P. Gabriel: Al momento in cui le passioni erano in crescendo, un uomo è corso fuori della folla. Nonostante il freddo, era a torso nudo. L'uomo ha gridato alla folla e la polizia di fermarsi, e poi è caduto in ginocchio e ha cominciato a pregare con fervore. Ma la polizia gli è saltata addosso, lo hanno preso per i piedi e lo hanno trascinato alle auto... ho cercato di fermarli, ma invano. Ero sinceramente dispiaciuto per quell'uomo - sembrava che la grazia di Dio lo avesse visitato in quel momento.
Non è giusto puntare in questa situazione per gli uni o per gli altri. Abbiamo visto crudeltà da entrambe le parti, ognuno di loro era malato a modo loro.
In quel momento, persone di tutte le diverse confessioni religiose erano riunite nel centro della città. Avete avuto confronti con loro?
P. Melkhisedek: Durante le ore che abbiamo trascorso al Maidan, sono arrivate persone di tutte le diverse confessioni: greco-cattolici, il clero del "Patriarcato di Kiev" e della Chiesa cattolica, e, più sorprendente di tutti, buddhisti!

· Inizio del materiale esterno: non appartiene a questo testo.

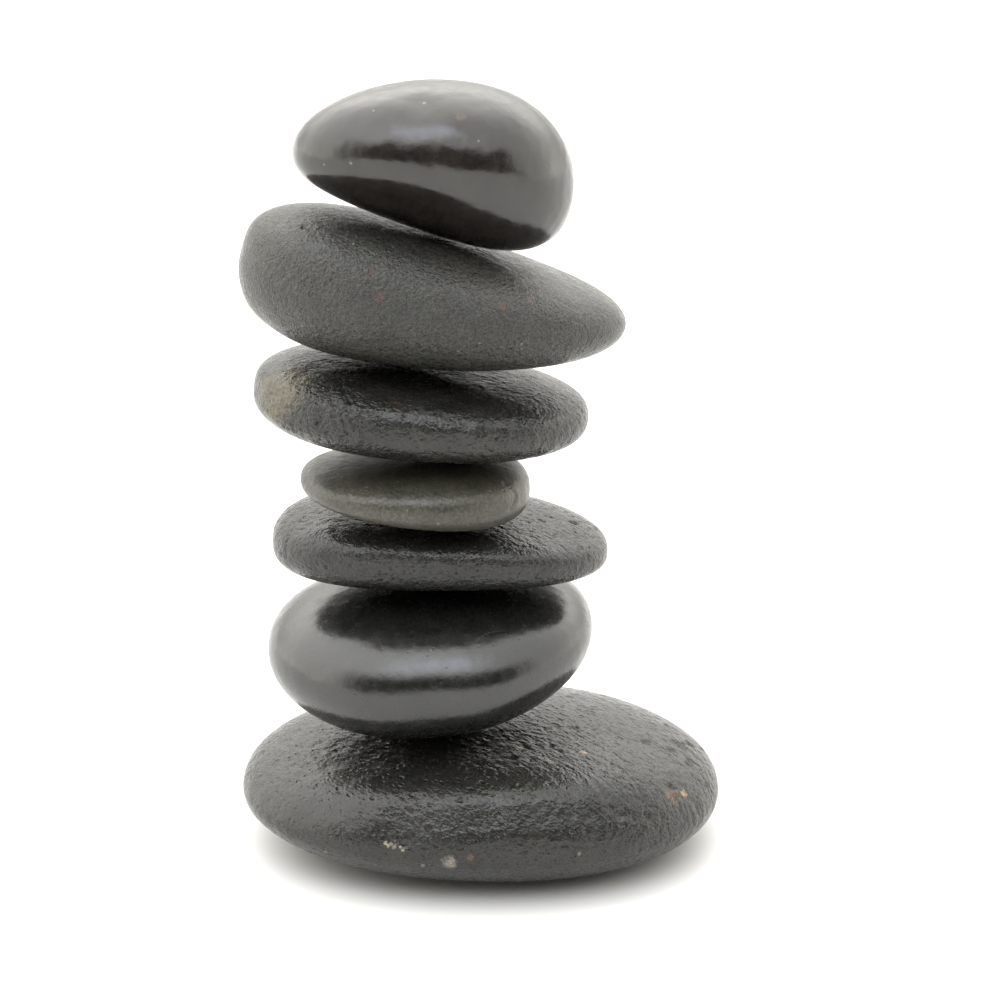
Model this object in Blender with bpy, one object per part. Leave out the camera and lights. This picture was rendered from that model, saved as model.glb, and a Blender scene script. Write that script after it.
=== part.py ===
"""Balanced stack of seven loose basalt massage stones.

Each stone is one solid, water-worn pebble that rests on the stone below it. +Z is up, -Y is the
stack's front and +X its right-hand side. The origin is on the surface the stack stands on, under
the middle of the whole stack's box. Stone sizes are given in millimetres and degrees.
"""
import math

import bmesh
import bpy
from mathutils import Euler, Matrix, Vector
from mathutils.bvhtree import BVHTree

MM = 0.001
REST_GAP = 0.3 * MM             # clearance left where one stone rests on another
START_HEIGHT = 400.0 * MM       # each stone is lowered onto the stack from here
FOOT_DEPTH = 3.5 * MM           # worn flat off the base stone's underside
FLAT_TOLERANCE = 0.01 * MM      # foot points this near the ground plane are set onto it
SPHERE_SUBDIVISIONS = 4         # 1280 triangles a stone
SMOOTH_ANGLE = 35.0             # only the foot's rim is sharper than this, in degrees
PLAN_POWER = 2.2                # 2 is a true oval seen from above, more is squarer

# The stones from the bottom up. Every stone has
#   size         its length, width and thickness before it is tilted
#   edge_power   2 is a round edge, more is a blunter one, less is a sharper one
#   top_heavy    how far the top stands above half the thickness, and the underside short of it
#   taper        how much thicker the right-hand end is than the middle, as a share
#   arch         how far both ends are lifted above the middle
#   tilt         right-hand end down, in degrees
#   pitch        back edge up, in degrees
#   place        its middle, to the right of and behind the base stone's middle
#   marks        broad swells and hollows: (bearing, elevation, spread, height), the first three in
#                degrees; bearing 0 is the right-hand end, 90 the back and -90 the front
#   colour       base colour, and roughness the surface's roughness
STONES = (
    dict(
        name="base_stone",
        size=(123.5, 93.0, 36.5), edge_power=2.0, top_heavy=-0.5, taper=0.08, arch=-0.5,
        tilt=0.75, pitch=0.0, place=(-0.25, 0.0),
        marks=(
            (150, 35, 22, 0.8), (60, 45, 25, 0.8), (110, -25, 22, -1),
            (-48, 36, 18, 2.2), (-72, 38, 18, 2.4), (-96, 38, 18, 2.4), (-118, 36, 16, 1.8),
        ),
        colour=(0.030, 0.031, 0.031), roughness=0.55,
    ),
    dict(
        name="polished_round_stone",
        size=(83.0, 76.0, 39.0), edge_power=2.05, top_heavy=-2.0, taper=-0.04, arch=1.5,
        tilt=-4.75, pitch=0.5, place=(-13.0, 0.0),
        marks=((100, 20, 30, -0.8), (45, -10, 24, 0.6), (-95, 36, 24, 0.3)),
        colour=(0.012, 0.013, 0.014), roughness=0.12,
    ),
    dict(
        name="pitted_flat_stone",
        size=(85.0, 56.0, 17.0), edge_power=2.85, top_heavy=-1.0, taper=-0.2, arch=-2.75,
        tilt=2.25, pitch=0.0, place=(-10.25, 1.5),
        marks=(
            (75, 10, 28, -0.8), (140, 15, 22, 0.7), (180, -82, 28, 1.2),
            (-55, 24, 24, 0.7), (-90, 26, 24, 0.8), (-125, 24, 24, 0.7),
        ),
        colour=(0.020, 0.020, 0.021), roughness=0.42,
    ),
    dict(
        name="small_oval_stone",
        size=(57.0, 51.0, 15.0), edge_power=2.55, top_heavy=0.25, taper=0.32, arch=0.0,
        tilt=3.25, pitch=-1.5, place=(-16.25, -6.5),
        marks=((95, 0, 30, -0.8), (160, 10, 25, 0.4)),
        colour=(0.050, 0.050, 0.043), roughness=0.5,
    ),
    dict(
        name="ochre_marked_stone",
        size=(83.5, 65.0, 20.5), edge_power=2.65, top_heavy=-1.25, taper=-0.12, arch=-0.25,
        tilt=6.0, pitch=-1.5, place=(-14.75, -1.5),
        marks=((-150, 10, 18, -0.8), (70, 5, 30, -0.9), (120, 20, 22, 0.7), (180, -85, 28, 0.8)),
        colour=(0.028, 0.028, 0.026), roughness=0.4,
    ),
    dict(
        name="long_wedge_stone",
        size=(96.0, 65.0, 31.0), edge_power=2.6, top_heavy=-1.5, taper=-0.36, arch=0.75,
        tilt=11.25, pitch=-5.0, place=(-11.75, -0.5),
        marks=((110, 15, 26, -1), (50, -10, 24, 0.8), (-60, -30, 24, 0.5), (0, -80, 30, 1.2)),
        colour=(0.045, 0.045, 0.042), roughness=0.6,
    ),
    dict(
        name="top_polished_stone",
        size=(69.0, 51.0, 36.5), edge_power=2.2, top_heavy=1.0, taper=0.25, arch=-3.5,
        tilt=11.75, pitch=-2.5, place=(-10.75, 1.5),
        marks=((120, 10, 28, -0.9), (60, 20, 24, 0.7), (-108, -32, 24, -2.5), (-80, -38, 22, -1.5)),
        colour=(0.020, 0.019, 0.018), roughness=0.18,
    ),
)


def clear_scene():
    """Remove every object of the scene."""
    for obj in list(bpy.data.objects):
        bpy.data.objects.remove(obj, do_unlink=True)


def direction(bearing, elevation):
    """Unit vector at a bearing and an elevation, both in degrees."""
    bearing, elevation = math.radians(bearing), math.radians(elevation)
    flat = math.cos(elevation)
    return Vector((flat * math.cos(bearing), flat * math.sin(bearing), math.sin(elevation)))


def pebble_point(ray, stone):
    """Where the pebble's surface lies along a unit vector, in the stone's own frame."""
    plan = (abs(ray.x) ** PLAN_POWER + abs(ray.y) ** PLAN_POWER) ** (1 / PLAN_POWER)
    edge = stone["edge_power"]
    unit = ray * (plan ** edge + abs(ray.z) ** edge) ** (-1 / edge)
    half_length, half_width, half_thickness = (0.5 * side for side in stone["size"])
    rise = unit.z * (half_thickness + stone["top_heavy"] * unit.z)
    point = Vector((
        half_length * unit.x,
        half_width * unit.y,
        rise * (1 + stone["taper"] * unit.x) + stone["arch"] * unit.x ** 2,
    ))
    outward = Vector((ray.x / half_length, ray.y / half_width, ray.z / half_thickness)).normalized()
    for bearing, elevation, spread, height in stone["marks"]:
        away = math.degrees(ray.angle(direction(bearing, elevation)))
        point += outward * height * math.exp(-(away / spread) ** 2)
    return point * MM


def pebble_mesh(stone):
    """The stone as a sphere pulled onto the pebble's surface, tilted but not yet placed."""
    shape = bmesh.new()
    bmesh.ops.create_icosphere(shape, subdivisions=SPHERE_SUBDIVISIONS, radius=1.0)
    turn = Euler((math.radians(stone["pitch"]), math.radians(stone["tilt"]), 0.0)).to_matrix()
    for vert in shape.verts:
        vert.co = turn @ pebble_point(vert.co.normalized(), stone)
    return shape


def cut_foot(shape):
    """Wear the underside flat and set the flat on the ground plane."""
    ground = min(vert.co.z for vert in shape.verts) + FOOT_DEPTH
    cut = bmesh.ops.bisect_plane(
        shape, geom=shape.verts[:] + shape.edges[:] + shape.faces[:],
        plane_co=(0.0, 0.0, ground), plane_no=(0.0, 0.0, -1.0), clear_outer=True,
    )
    rim = [item for item in cut["geom_cut"] if isinstance(item, bmesh.types.BMEdge)]
    bmesh.ops.holes_fill(shape, edges=rim)
    bmesh.ops.translate(shape, verts=shape.verts[:], vec=(0.0, 0.0, -ground))
    for vert in shape.verts:
        if abs(vert.co.z) < FLAT_TOLERANCE:
            vert.co.z = 0.0


def clearance(upper, lower):
    """Least vertical distance from a stone down to the one under it."""
    lower_tree = BVHTree.FromBMesh(lower)
    upper_tree = BVHTree.FromBMesh(upper)
    down, up = Vector((0.0, 0.0, -1.0)), Vector((0.0, 0.0, 1.0))
    falls = [lower_tree.ray_cast(vert.co, down)[3] for vert in upper.verts]
    falls += [upper_tree.ray_cast(vert.co, up)[3] for vert in lower.verts]
    return min(fall for fall in falls if fall is not None)


def rest_on(upper, lower):
    """Lower a stone until only the resting gap is left under it."""
    bmesh.ops.translate(upper, verts=upper.verts[:], vec=(0.0, 0.0, START_HEIGHT))
    drop = clearance(upper, lower) - REST_GAP
    bmesh.ops.translate(upper, verts=upper.verts[:], vec=(0.0, 0.0, -drop))


def stone_material(stone):
    """Plain basalt of the stone's colour and polish."""
    material = bpy.data.materials.new(stone["name"])
    material.use_nodes = True
    shader = material.node_tree.nodes["Principled BSDF"]
    shader.inputs["Base Color"].default_value = (*stone["colour"], 1.0)
    shader.inputs["Roughness"].default_value = stone["roughness"]
    shader.inputs["Metallic"].default_value = 0.0
    return material


def stack_shapes():
    """The seven stones' meshes, each resting on the one before it."""
    shapes = []
    for stone in STONES:
        shape = pebble_mesh(stone)
        right, back = stone["place"]
        bmesh.ops.translate(shape, verts=shape.verts[:], vec=(right * MM, back * MM, 0.0))
        if shapes:
            rest_on(shape, shapes[-1])
        else:
            cut_foot(shape)
        shapes.append(shape)
    return shapes


def middle_of(shapes):
    """Middle of the stack's box on the ground plane."""
    across = [vert.co.x for shape in shapes for vert in shape.verts]
    along = [vert.co.y for shape in shapes for vert in shape.verts]
    return Vector(((min(across) + max(across)) / 2, (min(along) + max(along)) / 2, 0.0))


def add_stone(stone, shape, shift):
    """Turn one mesh into a named object whose origin is the middle of the stone."""
    bmesh.ops.translate(shape, verts=shape.verts[:], vec=shift)
    heights = [vert.co.z for vert in shape.verts]
    right, back = stone["place"]
    middle = Vector((right * MM, back * MM, (min(heights) + max(heights)) / 2)) + shift
    bmesh.ops.transform(shape, verts=shape.verts[:], matrix=Matrix.Translation(-middle))
    bmesh.ops.recalc_face_normals(shape, faces=shape.faces[:])
    mesh = bpy.data.meshes.new(stone["name"])
    shape.to_mesh(mesh)
    shape.free()
    mesh.shade_smooth()
    mesh.set_sharp_from_angle(angle=math.radians(SMOOTH_ANGLE))
    mesh.materials.append(stone_material(stone))
    obj = bpy.data.objects.new(stone["name"], mesh)
    obj.location = middle
    bpy.context.scene.collection.objects.link(obj)


def build_stack():
    """Build the whole stack."""
    clear_scene()
    shapes = stack_shapes()
    shift = -middle_of(shapes)
    for stone, shape in zip(STONES, shapes):
        add_stone(stone, shape, shift)


build_stack()
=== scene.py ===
"""Looks for a balanced stack of basalt massage stones.

Each CAD stone is replaced by a smooth, finely divided pebble through the CAD stone's own points,
with swells, hollows and pits as real geometry and the grain and polish in its material.
Lengths are in metres unless a comment says otherwise, +Z is up and the stack's front is towards -Y.
A place on a stone is a bearing and an elevation in degrees as seen from its middle, after the
stone's box has been scaled to a cube: bearing 0 is the right-hand end, -90 the front.
"""
import math

import bpy
import numpy as np
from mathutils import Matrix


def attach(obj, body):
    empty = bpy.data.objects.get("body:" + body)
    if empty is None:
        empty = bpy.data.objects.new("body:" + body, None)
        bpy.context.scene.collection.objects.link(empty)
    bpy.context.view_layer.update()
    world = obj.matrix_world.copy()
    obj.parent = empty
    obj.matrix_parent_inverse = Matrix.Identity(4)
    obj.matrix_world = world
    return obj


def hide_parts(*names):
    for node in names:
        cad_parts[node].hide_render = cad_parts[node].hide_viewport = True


MM = 0.001
TINY = 1e-9

FACE_CUTS = 128                 # squares along each side of the six patches that cover a stone
HARMONIC_DEGREE = 12            # how closely the smooth surface follows the CAD stone's points
FOOT_LEVEL = 0.05 * MM          # points lower than this belong to the base stone's flat foot
FOOT_SHARE = 0.95               # share of the foot's oval in which every point is on the ground
RIDGE_STEPS = 24                # points along each stretch of a ridge
PIT_RADII = (0.5, 1.0)          # random pits, as shares of their field's radius
PIT_DEPTHS = (0.25, 0.5)        # depths of random pits, as shares of their own radius

NOISE_SPAN = (0.35, 0.65)       # the part of a noise's values that is stretched to its full effect
WIDE_SPAN = (0.3, 0.7)          # the same, for softer changes
CLOUD_SIZE = 9.0                # cloudy changes of colour, millimetres
SPECKLE_SIZE = 0.7              # light and dark specks of the rock, millimetres
SPECKLE_LIFT = 1.3              # how much stronger the light specks are than the dark ones
FINE_SIZE = 0.5                 # finest grain, millimetres
MIDDLING_SIZE = 1.5             # next coarser grain, millimetres
MIDDLING_GAIN = 1.4             # height of the coarser grain beside the finest
LUMP_SIZE = 2.4                 # lumps of the coarse zones, millimetres
RIPPLE_SIZE = 6.0               # shallow waves under the polish, millimetres
POLISH_SIZE = 2.5               # blobs of more and less polish, millimetres
PIT_SHADE = 0.6                 # how far a fine pit's colour goes to the painted shade colour of pits
DOT_CORE = 0.4                  # full part of a spot, as a share of its reach
STAIN_TONE_SIZE = 0.8           # lighter and darker places within a stain, millimetres
STAIN_TONES = (0.55, 1.3)
STAIN_RIM = (1.4, 0.6)          # a stain starts and is full at these shares of its radius
COARSE_RIM = (1.3, 0.5)
HAIR_RIM = (1.3, 0.7)
HAIR_WIDTH = 0.2 * MM

CAMERA_RIGHT = 5.0 * MM
CAMERA_BACK = 700.0 * MM
CAMERA_HEIGHT = 336.0 * MM
AIM_HEIGHT = 92.3 * MM
CAMERA_LENS = 105.9             # millimetres on the sensor below
CAMERA_SENSOR = 36.0
CAMERA_REACH = 50.0
FLOOR_HALF = 3.0
FLOOR_ROUGHNESS = 0.7
FLOOR_CLOUD_SIZE = 40.0         # millimetres
FLOOR_DARK = (0.72, 0.715, 0.70)
FLOOR_LIGHT = (0.74, 0.735, 0.72)

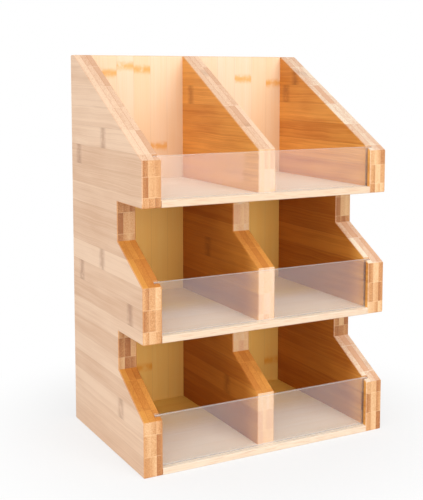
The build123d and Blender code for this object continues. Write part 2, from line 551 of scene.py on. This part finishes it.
def bamboo(name, lay, finish, settings):
    """Strips of bamboo glued side by side and in plies, cut from one solid pattern."""
    recipe = Recipe(bpy.data.materials.new(name))
    place = dict(zip("xyz", recipe.place()))
    turn = dict(zip("xyz", recipe.facing()))
    along, across, through = (place[letter] for letter in lay.axes)

    # The block of one strip in one ply, and three numbers drawn for it
    strip_place = strip_places(recipe, lay, across)
    strip = strip_place.floor()
    ply_place = (through - lay.face) / lay.ply
    ply = ply_place.floor()
    tone, lean, chance = recipe.draws(strip + 0.5, ply + 0.5, lay.seed)

    # Fibres run along the grain, sway a little and start anew in each block
    sway = recipe.noise(*drawn_out(along, across, through, SWAY_SIZE))
    bent = across + sway.centred(SWAY)
    streak_shift, band_shift = BLOCK_SHIFTS
    run, side, inward = drawn_out(along, bent, through, STREAK_SIZE)
    streak = recipe.noise(run + tone * streak_shift, side, inward, detail=3, roughness=0.6)
    run, side, inward = drawn_out(along, bent, through, BAND_SIZE)
    band = recipe.noise(run + lean * band_shift, side, inward)
    mottle = recipe.noise(*drawn_out(along, across, through, MOTTLE_SIZE), detail=3)

    # Fibre bundles, denser towards one side of each block
    bundle_size = (BUNDLE_LENGTH, settings.bundle_spacing / MM)
    bundles = recipe.ease(recipe.cells(*drawn_out(along, bent, through, bundle_size)), *BUNDLE_FADE)
    inside = ply_place - ply
    dense = lean * inside + (1 - lean) * (1 - inside)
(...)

P. Gabriel: Anche un ebreo è venuto da me con la sua kippah, e in piedi accanto a me, ha cominciato a pregare. Lo ascoltavo e sono rimasto stupito: leggeva preghiere ortodosse assieme noi!
P. Melkhisedek: Si è avvicinato a me un giovane, si è presentato come Serjozha, e mi ha chiesto se accettavamo eretici. "Eretici in che senso?" Ho chiesto. "Io sono battista" ha sorriso Serjozha. "Certo che li accettiamo. Vieni pure!"
Questo posto era ai confini del mondo, e di quale "accettazione" avremmo potuto parlare...
Cioè, il dolore comune univa tutti coloro che non riescono a trovare un linguaggio comune in tempi di pace?
P. Gabriel: Non c'era divisione tra confessioni o ideologie. Questo non era il momento adatto. Quando una madre vede un albero che cade su una culla, non solo afferrerà il proprio bambino – afferrerà il figlio di chiunque altro, sia il figlio del vicino sia un ragazzo di strada. In quel momento, eravamo tutti parenti.
E sapete la cosa più sorprendente? La gente ha iniziato a chiamarci da Kiev e da altre città – sia dei laici sia del clero, dicendo che volevano stare con noi spalla a spalla quando andavamo di nuovo. Letteralmente pochi giorni fa, un uomo che in quel momento era in piedi sulle barricate è venuto alla nostra chiesa, e ha detto che non vuole più stare lì, adesso vuole pregare.
Molti manifestanti che ci hanno visto ci hanno detto la stessa cosa. Avevano pensato che una pietra sia la cosa più potente che ci possa essere. Ma quando ci hanno visto, hanno riconosciuto che, rispetto a certe cose spirituali, una pietra è più leggera di una piuma.
Avete rischiato la vita, stando lì in quei minuti. Diteci, vi siete ricordati dei nuovi martiri in quel momento, e siete stati ispirati dal loro esempio?
P. Gabriel: Sapete, quando siamo andati a Maidan, ho cominciato a pregare in silenzio. E tra tutti gli altri santi a cui stavo chiedendo aiuto, alcuni dei primi che mi sono venuti in mente sono stati i martiri georgiani Shalva, Bidzina ed Elisbara. Erano tre principi che hanno iniziato in Georgia una rivolta contro l'oppressione islamica. Dopo aver raccolto duemila guerrieri sotto le loro bandiere, hanno sconfitto l'esercito dello scià persiano, forte di 10.000 soldati. Ma quando centinaia di donne e bambini sono stati presi prigionieri dallo scià, i principi si sono arresi senza pensarci due volte. I prigionieri sono stati rilasciati, ma i principi sono stati giustiziati. Il loro martirio consisteva nella loro vita e nella loro lotta per il bene del popolo, ed erano pronti a morire per salvare vite innocenti.
Ho anche ricordato l'esempio di un comandante russo che ha combattuto in Cecenia, il suo nome era tenuto segreto, ma i mujaheddin avevano messo una taglia sulla sua testa. Quando i ceceni hanno preso prigionieri diversi cittadini pacifici, lui senza esitazione ha dato se stesso in cambio della libertà dei prigionieri. È stato brutalmente assassinato, ma i prigionieri sono sopravvissuti...
Chi sono dunque i nuovi martiri? Come possiamo chiamare la sensazione che li guida? Io la chiamerei "patriottismo ordinario".